If we apply the Iconverter() filter function our data will be correct and readable.

dbadmin=> truncate table test_schema.test_load;
TRUNCATE TABLE
dbadmin=> COPY test_schema.test_load SOURCE S3(url='https://s3.amazonaws.com/bucket-3g7vm6kd/sample_load_UTF16-BE.csv') FILTER Iconverter(from_encoding='UTF-16');
 Rows Loaded
-------------
           4
(1 row)
 
dbadmin=> select * from test_schema.test_load;
            sample_data
-----------------------------------
 First record - Первая запись
 SECOND RECORD - Вторая запись
 Third Record - Третья запись
 Much more data - Еще много данных
(4 rows)

Searching and replacing data while loading from AWS S3 bucket to Vertica

In this example we will search for a specific substring and will replace it with something else. First we will load the original unchanged data set.

dbadmin=> truncate table test_schema.test_load;
TRUNCATE TABLE
dbadmin=> COPY test_schema.test_load SOURCE S3(url='https://s3.amazonaws.com/bucket-3g7vm6kd/sample_load_2_lang.csv');
 Rows Loaded
-------------
           4
(1 row)
 
dbadmin=> select * from test_schema.test_load;
            sample_data
-----------------------------------
 First record - Первая запись
 SECOND RECORD - Вторая запись
 Third Record - Третья запись
 Much more data - Еще много данных
(4 rows)

Now let’s use the SearchAndReplace() function to replace ‘rd’ with ‘222’.

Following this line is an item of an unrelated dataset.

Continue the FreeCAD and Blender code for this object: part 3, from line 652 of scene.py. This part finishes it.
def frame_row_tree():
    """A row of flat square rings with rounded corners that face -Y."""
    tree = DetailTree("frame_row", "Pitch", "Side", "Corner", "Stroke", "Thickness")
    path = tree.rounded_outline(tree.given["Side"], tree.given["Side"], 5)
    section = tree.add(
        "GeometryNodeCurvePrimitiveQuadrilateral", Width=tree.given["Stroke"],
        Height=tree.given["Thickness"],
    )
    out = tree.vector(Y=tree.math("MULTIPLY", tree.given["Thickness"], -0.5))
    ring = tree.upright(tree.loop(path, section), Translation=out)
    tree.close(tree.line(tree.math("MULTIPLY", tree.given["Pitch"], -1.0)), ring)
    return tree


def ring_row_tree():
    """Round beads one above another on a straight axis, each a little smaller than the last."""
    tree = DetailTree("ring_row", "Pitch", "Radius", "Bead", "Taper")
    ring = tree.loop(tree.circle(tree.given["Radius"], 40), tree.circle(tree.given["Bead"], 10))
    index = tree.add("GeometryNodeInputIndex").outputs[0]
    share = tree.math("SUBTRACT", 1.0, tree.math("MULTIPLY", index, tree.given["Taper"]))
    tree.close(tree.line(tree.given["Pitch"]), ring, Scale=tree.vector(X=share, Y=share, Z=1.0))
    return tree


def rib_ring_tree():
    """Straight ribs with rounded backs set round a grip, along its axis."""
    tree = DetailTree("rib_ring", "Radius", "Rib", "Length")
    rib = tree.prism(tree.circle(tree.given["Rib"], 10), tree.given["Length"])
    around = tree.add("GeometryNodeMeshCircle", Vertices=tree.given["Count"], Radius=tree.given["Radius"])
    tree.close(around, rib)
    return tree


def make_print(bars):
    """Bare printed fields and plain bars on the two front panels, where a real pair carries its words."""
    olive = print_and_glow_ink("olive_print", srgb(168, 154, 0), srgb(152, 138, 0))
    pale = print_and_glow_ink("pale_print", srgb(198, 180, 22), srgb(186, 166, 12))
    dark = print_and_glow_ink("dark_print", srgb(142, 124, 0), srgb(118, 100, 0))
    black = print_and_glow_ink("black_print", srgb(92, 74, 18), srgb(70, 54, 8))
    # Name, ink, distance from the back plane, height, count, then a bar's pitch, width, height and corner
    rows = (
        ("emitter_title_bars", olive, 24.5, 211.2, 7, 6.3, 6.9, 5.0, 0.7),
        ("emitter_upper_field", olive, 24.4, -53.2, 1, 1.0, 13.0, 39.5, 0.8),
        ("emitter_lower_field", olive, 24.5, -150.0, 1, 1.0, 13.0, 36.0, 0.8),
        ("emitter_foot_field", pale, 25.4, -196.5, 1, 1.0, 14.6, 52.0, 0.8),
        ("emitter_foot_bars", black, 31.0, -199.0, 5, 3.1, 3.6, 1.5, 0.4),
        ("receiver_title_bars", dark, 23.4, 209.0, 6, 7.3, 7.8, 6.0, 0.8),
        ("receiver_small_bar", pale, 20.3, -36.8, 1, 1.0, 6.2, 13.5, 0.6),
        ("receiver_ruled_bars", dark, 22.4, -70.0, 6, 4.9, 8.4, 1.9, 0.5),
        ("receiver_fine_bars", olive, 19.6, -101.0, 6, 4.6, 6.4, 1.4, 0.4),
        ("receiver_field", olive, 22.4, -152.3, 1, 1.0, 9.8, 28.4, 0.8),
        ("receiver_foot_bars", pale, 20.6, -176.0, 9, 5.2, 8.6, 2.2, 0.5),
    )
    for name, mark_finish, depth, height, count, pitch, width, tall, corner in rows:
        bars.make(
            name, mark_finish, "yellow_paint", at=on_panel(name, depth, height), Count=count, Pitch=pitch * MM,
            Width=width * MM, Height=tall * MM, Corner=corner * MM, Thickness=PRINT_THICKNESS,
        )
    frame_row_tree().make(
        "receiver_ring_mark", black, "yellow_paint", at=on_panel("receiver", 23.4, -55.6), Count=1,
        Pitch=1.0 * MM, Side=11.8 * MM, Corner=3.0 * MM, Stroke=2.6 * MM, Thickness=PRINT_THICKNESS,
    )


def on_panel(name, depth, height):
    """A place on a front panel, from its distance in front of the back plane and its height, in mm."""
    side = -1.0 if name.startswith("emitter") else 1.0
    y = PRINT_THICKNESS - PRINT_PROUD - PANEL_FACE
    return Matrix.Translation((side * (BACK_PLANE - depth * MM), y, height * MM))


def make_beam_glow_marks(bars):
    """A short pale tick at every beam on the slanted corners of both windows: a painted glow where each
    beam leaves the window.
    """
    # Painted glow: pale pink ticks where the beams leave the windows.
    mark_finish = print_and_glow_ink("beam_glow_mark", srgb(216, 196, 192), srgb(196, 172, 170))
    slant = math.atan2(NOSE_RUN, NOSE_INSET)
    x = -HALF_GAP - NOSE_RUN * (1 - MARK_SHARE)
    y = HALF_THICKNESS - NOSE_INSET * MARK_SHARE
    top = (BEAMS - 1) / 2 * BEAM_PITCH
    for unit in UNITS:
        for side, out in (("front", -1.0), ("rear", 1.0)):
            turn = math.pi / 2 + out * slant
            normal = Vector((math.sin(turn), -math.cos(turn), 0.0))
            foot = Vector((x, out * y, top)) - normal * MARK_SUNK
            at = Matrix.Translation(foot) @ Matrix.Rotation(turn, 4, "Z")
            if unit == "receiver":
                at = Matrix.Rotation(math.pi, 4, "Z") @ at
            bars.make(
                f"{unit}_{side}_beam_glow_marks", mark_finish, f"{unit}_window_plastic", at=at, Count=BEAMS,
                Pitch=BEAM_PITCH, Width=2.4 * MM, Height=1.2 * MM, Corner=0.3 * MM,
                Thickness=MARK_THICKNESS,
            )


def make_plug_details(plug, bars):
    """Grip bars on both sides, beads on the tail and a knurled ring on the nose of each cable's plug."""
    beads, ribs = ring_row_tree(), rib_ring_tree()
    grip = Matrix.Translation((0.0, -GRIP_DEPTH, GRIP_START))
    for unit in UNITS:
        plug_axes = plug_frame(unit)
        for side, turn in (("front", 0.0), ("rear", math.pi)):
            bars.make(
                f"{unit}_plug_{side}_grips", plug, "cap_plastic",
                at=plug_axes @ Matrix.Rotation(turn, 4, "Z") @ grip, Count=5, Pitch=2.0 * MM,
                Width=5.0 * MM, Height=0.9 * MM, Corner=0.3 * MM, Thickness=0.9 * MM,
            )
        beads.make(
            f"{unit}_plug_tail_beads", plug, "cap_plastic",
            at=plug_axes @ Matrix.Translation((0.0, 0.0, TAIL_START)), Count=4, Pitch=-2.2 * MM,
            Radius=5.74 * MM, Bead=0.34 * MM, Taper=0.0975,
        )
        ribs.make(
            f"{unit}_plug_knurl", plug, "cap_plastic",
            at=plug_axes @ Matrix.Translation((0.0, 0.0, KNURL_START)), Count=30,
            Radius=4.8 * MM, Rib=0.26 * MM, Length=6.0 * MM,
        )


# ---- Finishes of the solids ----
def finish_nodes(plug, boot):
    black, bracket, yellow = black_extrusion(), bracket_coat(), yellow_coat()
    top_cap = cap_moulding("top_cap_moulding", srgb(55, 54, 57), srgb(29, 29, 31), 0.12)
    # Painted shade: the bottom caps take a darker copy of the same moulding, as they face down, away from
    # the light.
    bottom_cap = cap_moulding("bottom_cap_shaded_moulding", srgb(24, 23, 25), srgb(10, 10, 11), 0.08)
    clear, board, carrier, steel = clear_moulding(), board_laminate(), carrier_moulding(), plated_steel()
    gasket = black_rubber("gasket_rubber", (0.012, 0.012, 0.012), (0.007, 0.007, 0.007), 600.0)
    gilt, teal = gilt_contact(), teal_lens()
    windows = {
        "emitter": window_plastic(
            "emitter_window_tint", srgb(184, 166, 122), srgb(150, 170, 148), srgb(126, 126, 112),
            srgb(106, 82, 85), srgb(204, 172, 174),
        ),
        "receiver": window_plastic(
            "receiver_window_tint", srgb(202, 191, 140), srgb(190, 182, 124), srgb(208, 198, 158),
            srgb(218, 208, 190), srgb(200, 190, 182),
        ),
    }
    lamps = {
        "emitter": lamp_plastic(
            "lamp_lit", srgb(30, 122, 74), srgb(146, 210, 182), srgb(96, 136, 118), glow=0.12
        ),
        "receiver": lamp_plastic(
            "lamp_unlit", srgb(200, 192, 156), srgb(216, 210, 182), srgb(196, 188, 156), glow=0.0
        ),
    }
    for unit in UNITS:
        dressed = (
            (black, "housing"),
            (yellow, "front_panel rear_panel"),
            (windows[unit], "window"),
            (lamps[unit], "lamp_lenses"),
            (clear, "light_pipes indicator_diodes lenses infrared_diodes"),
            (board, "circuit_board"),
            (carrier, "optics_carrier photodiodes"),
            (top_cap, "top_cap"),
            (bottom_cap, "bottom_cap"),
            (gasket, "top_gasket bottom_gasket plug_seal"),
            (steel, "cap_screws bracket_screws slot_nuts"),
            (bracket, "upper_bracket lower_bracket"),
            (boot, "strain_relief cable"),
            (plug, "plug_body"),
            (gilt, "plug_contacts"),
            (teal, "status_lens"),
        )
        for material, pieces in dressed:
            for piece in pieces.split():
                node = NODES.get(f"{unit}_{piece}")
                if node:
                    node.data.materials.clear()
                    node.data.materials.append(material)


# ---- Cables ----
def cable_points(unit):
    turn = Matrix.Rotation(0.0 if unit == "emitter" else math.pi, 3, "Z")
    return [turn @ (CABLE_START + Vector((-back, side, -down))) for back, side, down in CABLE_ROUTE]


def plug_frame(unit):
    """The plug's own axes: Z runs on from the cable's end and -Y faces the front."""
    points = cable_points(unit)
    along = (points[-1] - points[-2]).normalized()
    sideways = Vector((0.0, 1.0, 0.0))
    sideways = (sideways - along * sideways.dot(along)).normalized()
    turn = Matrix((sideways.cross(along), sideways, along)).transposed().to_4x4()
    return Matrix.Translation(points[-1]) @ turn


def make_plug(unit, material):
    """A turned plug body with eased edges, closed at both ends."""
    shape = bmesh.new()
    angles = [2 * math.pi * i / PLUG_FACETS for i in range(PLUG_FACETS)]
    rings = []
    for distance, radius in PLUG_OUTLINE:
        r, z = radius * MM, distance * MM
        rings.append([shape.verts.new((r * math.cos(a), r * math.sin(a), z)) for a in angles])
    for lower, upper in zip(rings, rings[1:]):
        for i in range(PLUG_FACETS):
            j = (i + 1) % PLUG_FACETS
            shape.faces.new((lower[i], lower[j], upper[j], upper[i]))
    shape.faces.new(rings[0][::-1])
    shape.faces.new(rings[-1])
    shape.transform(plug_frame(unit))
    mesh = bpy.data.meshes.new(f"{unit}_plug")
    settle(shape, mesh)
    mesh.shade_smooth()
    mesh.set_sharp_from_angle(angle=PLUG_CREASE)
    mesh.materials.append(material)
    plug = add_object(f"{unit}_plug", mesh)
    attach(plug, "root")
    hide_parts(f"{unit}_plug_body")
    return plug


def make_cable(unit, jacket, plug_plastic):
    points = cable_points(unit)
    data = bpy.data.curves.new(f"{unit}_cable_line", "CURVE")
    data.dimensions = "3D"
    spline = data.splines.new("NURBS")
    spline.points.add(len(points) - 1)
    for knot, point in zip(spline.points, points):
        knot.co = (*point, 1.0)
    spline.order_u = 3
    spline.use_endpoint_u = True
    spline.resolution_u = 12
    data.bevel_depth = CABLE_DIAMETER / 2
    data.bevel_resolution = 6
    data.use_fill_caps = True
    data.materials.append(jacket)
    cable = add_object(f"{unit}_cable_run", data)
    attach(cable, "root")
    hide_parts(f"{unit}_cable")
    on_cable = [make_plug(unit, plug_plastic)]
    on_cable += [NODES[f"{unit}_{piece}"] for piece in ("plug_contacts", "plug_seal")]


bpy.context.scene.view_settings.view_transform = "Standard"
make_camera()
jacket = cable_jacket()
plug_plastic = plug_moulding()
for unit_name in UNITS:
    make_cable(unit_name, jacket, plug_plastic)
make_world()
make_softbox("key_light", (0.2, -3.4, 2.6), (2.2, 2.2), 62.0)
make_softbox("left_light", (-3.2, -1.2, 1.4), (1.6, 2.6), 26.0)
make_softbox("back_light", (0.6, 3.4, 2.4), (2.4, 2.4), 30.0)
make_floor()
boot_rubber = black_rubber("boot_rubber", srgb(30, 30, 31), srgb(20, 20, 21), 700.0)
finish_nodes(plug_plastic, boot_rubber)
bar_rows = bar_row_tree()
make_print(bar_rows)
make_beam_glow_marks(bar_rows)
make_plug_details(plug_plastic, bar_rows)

dbadmin=> truncate table test_schema.test_load;
TRUNCATE TABLE
dbadmin=> COPY test_schema.test_load SOURCE S3(url='https://s3.amazonaws.com/bucket-3g7vm6kd/sample_load_2_lang.csv') FILTER SearchAndReplace(pattern='rd', replace_with='222');
 Rows Loaded
-------------
           4
(1 row)
 
dbadmin=> select * from test_schema.test_load;
            sample_data
-----------------------------------
 First reco222 - Первая запись
 SECOND RECORD - Вторая запись
 Thi222 Reco222 - Третья запись
 Much more data - Еще много данных
(4 rows)

Conclusion

Filter functions expand the set of tasks we can do with the help of the Vertica Library for AWS. The example functions provided by the Vertica team in SDK fills missing parts of functionality and gives a very good example to encourage Vertica customers to expand it even more by writing functions for their own use cases.